Sunday, July 25, 2010

Emotions Run Wild

"Emma, I'm not sure why you're ignoring me.  Did I do something wrong?  Please call me back or text me or something.  I miss hearing from you."

I listened to Eric's voicemail again, trying to determine just what it was I heard in his voice.  Pleading? Confusion?  Hurt, guilt, desperation?  Perhaps a mixture of all of the above?  He had called me and texted me numerous times over the past few days and I had shown remarkable self-control in not answering or responding.  However, I could feel my resolve beginning to weaken.  I really thought there had been a connection between us and now I was starting to wonder how I could have thought that if the connection didn't exist. 

I felt my resolve break and give way and I picked up my phone to call Eric.  He answered on the second ring.

"Emma!  I've been going crazy over here, why haven't I heard from you?" Eric seemed genuinely concerned and confused.

"I think you know why you haven't heard from me," I replied, letting just a hint of ice creep into my voice.  I wanted him to know I wasn't the type of girl he could use and get away with it.

"Actually, I don't.  I have no idea why you've been avoiding me..." his voice was shaking as he trailed off.

"You lied to me, that's why.  That night, the night we slept together, you told me you had to work early in the morning and that's why you needed to bring me home right away.  But then, the next afternoon when I texted you to have a good day at work, you told me you were off!  You used me and I won't stand for it!  I thought, maybe, just maybe, you and I had the start of something good.  But no.  You ruined that," my voice was even and quiet, and full of something that sound a lot like barely-contained rage.

'What are you talking about?  Yeah, I was off when you texted me, but I had gone in for the early shift and already been sent home.  I didn't lie to you.  You can see my time-card if you don't believe me.  That's what this is about?  You thought I was just using you?  How could you think that?" Eric sounded incredulous and relieved, all at the same time.  I knew then that he wasn't lying to me.

"Oh, my God.  Eric, I'm sorry, I just...I feel like such an asshole, can you forgive me?"  I was stammering, stumbling over my words and feeling worse than ever, "Let me buy you dinner or something so we can talk and I can apologize face to face.  I just don't know what I was thinking."

Eric sighed and let out a small laugh, "I guess you can buy me dinner.  Just next time, Emma, talk to me, don't shut me out if something is bothering you.  Anyway, I gotta go.  I know you're off tomorrow, so if you want me to come by around 5, I can."

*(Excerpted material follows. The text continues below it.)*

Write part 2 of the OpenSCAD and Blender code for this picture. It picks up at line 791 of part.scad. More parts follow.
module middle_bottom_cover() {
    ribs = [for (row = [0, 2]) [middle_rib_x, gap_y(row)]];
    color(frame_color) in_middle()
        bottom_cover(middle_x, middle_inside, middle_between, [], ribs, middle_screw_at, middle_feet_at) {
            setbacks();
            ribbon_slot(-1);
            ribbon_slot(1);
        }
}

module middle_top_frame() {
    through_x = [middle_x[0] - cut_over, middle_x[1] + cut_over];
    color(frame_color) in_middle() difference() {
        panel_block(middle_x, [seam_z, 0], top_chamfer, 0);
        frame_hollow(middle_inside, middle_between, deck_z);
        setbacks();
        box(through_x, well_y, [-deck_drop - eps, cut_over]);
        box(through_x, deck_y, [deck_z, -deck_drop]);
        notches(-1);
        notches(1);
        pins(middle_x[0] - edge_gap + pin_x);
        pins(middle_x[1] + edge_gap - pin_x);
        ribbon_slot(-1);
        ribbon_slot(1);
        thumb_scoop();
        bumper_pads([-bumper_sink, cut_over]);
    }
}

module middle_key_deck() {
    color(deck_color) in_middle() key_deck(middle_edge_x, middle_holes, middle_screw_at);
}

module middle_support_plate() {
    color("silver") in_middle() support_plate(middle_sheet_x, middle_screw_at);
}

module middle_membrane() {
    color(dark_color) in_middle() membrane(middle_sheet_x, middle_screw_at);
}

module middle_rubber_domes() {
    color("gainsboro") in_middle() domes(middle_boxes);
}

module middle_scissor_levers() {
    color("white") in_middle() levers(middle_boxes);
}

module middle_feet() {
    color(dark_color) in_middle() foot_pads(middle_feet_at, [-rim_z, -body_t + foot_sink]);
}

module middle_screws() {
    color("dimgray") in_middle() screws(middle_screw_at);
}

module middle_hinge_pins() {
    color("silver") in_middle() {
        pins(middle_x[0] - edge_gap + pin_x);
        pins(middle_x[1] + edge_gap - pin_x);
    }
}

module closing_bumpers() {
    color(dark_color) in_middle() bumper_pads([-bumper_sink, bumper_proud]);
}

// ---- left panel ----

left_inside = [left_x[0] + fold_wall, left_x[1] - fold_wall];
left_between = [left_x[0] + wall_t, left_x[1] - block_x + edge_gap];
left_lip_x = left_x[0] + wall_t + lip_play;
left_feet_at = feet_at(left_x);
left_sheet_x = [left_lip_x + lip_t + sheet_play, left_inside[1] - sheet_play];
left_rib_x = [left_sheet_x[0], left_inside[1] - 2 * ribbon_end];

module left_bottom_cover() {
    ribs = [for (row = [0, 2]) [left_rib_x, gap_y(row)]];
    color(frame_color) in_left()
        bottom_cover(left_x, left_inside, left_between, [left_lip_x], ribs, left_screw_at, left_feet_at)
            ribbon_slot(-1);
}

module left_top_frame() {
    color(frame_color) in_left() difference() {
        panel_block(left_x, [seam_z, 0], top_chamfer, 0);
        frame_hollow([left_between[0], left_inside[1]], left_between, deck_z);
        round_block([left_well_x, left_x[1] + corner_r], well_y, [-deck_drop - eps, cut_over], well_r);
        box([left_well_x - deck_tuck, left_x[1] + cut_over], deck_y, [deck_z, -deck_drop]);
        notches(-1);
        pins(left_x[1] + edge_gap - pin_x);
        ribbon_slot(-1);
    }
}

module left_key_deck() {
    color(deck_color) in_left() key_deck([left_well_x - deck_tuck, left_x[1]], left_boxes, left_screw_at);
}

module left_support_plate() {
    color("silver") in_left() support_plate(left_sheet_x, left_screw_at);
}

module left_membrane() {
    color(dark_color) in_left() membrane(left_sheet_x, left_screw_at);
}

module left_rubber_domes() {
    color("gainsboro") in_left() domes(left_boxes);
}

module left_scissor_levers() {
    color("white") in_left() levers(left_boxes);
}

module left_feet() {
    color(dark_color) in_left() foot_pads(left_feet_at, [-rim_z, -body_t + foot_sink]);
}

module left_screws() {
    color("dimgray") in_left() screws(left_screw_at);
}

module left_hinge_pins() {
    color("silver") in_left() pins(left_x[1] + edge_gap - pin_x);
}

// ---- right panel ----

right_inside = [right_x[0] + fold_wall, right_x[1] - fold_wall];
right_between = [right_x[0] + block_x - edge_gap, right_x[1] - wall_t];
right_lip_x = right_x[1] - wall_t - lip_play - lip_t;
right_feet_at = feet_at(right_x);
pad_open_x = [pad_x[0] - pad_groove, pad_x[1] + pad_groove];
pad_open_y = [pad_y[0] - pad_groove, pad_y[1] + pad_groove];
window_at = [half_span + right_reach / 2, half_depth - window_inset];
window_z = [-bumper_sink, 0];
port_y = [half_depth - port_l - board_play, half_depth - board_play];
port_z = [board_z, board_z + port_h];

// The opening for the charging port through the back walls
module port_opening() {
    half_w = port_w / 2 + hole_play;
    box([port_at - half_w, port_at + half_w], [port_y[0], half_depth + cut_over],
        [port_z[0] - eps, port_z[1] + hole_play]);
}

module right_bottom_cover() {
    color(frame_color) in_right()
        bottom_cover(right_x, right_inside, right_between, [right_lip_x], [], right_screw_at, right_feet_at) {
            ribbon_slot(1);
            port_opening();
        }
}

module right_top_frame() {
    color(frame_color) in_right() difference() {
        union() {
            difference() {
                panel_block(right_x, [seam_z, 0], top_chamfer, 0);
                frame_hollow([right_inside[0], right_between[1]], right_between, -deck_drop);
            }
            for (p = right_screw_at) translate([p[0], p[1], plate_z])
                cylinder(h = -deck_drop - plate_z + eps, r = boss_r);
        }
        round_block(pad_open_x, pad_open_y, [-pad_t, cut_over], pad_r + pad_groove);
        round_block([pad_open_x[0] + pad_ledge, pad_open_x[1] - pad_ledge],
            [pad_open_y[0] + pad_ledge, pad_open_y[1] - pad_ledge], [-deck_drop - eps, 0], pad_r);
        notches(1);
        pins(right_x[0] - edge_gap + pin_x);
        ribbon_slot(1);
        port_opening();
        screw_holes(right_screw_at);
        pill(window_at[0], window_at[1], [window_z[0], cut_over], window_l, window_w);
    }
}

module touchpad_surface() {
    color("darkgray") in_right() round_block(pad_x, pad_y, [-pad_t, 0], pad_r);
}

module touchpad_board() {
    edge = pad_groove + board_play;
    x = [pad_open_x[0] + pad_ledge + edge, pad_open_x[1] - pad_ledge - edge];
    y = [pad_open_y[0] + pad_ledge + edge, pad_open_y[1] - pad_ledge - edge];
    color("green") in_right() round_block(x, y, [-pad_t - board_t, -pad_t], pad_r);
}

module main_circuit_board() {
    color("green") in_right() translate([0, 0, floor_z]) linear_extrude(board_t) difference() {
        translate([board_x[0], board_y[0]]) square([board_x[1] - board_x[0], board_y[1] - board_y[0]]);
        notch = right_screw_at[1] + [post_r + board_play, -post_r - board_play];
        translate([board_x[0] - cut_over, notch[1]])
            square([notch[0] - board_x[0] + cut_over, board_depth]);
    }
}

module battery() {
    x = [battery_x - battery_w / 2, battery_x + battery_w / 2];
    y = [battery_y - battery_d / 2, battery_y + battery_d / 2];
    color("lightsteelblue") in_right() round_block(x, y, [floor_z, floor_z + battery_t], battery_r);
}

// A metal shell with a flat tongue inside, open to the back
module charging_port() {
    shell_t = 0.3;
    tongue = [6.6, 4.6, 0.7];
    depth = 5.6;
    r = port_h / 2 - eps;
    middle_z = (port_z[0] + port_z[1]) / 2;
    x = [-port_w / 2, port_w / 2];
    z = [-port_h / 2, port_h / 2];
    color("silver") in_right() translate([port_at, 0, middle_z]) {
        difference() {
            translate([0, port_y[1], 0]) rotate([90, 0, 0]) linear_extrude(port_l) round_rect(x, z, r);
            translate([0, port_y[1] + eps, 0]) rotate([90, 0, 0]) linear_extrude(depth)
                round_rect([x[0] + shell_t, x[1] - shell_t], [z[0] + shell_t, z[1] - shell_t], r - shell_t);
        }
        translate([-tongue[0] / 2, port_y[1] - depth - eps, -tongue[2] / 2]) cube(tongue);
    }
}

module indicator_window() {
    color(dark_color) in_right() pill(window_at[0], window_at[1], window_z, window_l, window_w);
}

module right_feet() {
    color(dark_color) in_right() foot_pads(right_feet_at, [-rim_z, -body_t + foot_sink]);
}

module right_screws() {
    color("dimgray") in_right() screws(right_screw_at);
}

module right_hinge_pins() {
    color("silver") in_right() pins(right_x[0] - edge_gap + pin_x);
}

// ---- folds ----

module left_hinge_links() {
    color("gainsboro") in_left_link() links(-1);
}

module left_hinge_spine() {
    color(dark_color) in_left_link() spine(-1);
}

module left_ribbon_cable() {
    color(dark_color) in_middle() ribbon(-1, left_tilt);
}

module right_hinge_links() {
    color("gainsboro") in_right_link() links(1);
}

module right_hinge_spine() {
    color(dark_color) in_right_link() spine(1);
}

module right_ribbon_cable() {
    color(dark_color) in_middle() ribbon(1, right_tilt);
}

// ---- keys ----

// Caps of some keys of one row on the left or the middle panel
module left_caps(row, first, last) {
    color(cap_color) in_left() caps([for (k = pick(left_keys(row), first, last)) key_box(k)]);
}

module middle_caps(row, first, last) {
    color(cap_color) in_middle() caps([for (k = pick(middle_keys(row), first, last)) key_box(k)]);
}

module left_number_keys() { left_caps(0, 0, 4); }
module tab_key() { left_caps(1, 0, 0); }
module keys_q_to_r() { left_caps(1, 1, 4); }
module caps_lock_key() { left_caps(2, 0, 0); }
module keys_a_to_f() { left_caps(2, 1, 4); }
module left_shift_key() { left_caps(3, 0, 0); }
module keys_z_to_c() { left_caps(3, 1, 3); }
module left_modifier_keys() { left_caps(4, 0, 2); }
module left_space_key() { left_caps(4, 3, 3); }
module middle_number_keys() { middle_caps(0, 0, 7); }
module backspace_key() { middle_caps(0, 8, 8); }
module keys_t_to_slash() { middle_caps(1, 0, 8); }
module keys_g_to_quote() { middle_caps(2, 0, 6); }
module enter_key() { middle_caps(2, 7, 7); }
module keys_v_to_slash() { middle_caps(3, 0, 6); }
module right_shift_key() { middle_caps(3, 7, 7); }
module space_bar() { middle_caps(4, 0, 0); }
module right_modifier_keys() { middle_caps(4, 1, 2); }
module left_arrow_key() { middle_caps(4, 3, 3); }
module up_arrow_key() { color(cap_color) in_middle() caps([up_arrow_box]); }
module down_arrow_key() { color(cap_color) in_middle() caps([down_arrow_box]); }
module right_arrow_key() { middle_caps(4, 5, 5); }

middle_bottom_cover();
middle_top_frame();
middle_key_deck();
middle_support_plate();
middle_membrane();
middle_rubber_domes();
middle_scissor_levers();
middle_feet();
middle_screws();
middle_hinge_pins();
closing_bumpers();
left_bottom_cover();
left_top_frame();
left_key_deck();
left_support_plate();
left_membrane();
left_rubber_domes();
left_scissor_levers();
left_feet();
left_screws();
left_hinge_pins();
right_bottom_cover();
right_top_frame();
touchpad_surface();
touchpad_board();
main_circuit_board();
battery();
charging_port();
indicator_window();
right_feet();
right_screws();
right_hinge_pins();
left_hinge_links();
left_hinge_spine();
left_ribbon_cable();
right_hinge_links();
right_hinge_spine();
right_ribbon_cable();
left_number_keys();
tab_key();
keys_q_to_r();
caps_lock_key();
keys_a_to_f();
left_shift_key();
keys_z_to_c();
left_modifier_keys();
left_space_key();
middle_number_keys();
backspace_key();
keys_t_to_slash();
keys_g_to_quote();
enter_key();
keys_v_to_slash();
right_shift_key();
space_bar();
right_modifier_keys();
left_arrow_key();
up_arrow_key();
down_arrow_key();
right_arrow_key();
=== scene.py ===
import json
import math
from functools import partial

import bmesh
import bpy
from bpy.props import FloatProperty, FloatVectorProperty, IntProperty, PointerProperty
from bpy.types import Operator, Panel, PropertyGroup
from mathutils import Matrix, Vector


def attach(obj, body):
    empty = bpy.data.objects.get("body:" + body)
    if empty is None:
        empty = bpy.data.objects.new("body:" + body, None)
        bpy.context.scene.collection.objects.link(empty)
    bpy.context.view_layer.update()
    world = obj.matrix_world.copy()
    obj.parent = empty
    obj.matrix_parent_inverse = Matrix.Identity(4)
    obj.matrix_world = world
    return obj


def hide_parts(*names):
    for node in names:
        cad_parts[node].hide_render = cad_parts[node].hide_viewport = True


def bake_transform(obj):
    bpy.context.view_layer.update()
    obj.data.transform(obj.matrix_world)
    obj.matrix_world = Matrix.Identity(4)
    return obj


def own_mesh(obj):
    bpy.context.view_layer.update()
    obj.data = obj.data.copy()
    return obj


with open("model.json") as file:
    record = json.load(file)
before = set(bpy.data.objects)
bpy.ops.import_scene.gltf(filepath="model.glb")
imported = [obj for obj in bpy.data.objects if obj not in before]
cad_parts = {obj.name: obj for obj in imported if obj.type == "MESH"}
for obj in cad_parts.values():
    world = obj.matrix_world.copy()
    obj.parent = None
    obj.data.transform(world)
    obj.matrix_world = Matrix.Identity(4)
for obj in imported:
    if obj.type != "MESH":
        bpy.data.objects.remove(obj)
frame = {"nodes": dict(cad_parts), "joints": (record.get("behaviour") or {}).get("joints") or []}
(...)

"That sounds perfect.  I'm really sorry, I am.  I'll see you tomorrow," I replied.  We said our goodbyes and hung up.

I felt like a complete imbecile and realized how insane I must have sounded.  I had no idea why I behaved in such a manner and knew I had misunderstood him that day and overreacted.  I felt completely out of control of my emotions and had no idea why.  Instead of trying to reason with myself, I flopped down on the couch and cried.

Friday, July 23, 2010

Summer is Flying By

Hello everyone.  I know I promised a new post a few weeks back and I never did get around to it.  As I mentioned, my grandma had been terminally ill and I had moved in with her to take care of her for the remainder of her life.  On July 7th, 2010, she passed away at home surrounded by myself, my mother (her only daughter) and my 4 siblings (her only grandchildren besides me).  My grandma left me her trailer and all of her pets, so keeping up with 5 cats and a dog has been time-consuming as it is, but I have also embarked upon a few home improvement projects.  On top of all of that, I started a new job a week ago (my first job in 2 YEARS!!) as a Children's Activity Counselor at a local resort and I'm there for 12 hours a day (parts of which are unpaid, but hey, why come sit at home for a 3 hour break when I could be lounging poolside or soaking in the hot tub?)

However, I am feeling amazingly upbeat and positive about everything going on in my life and can't wait for some of this passion to spill over into a new post!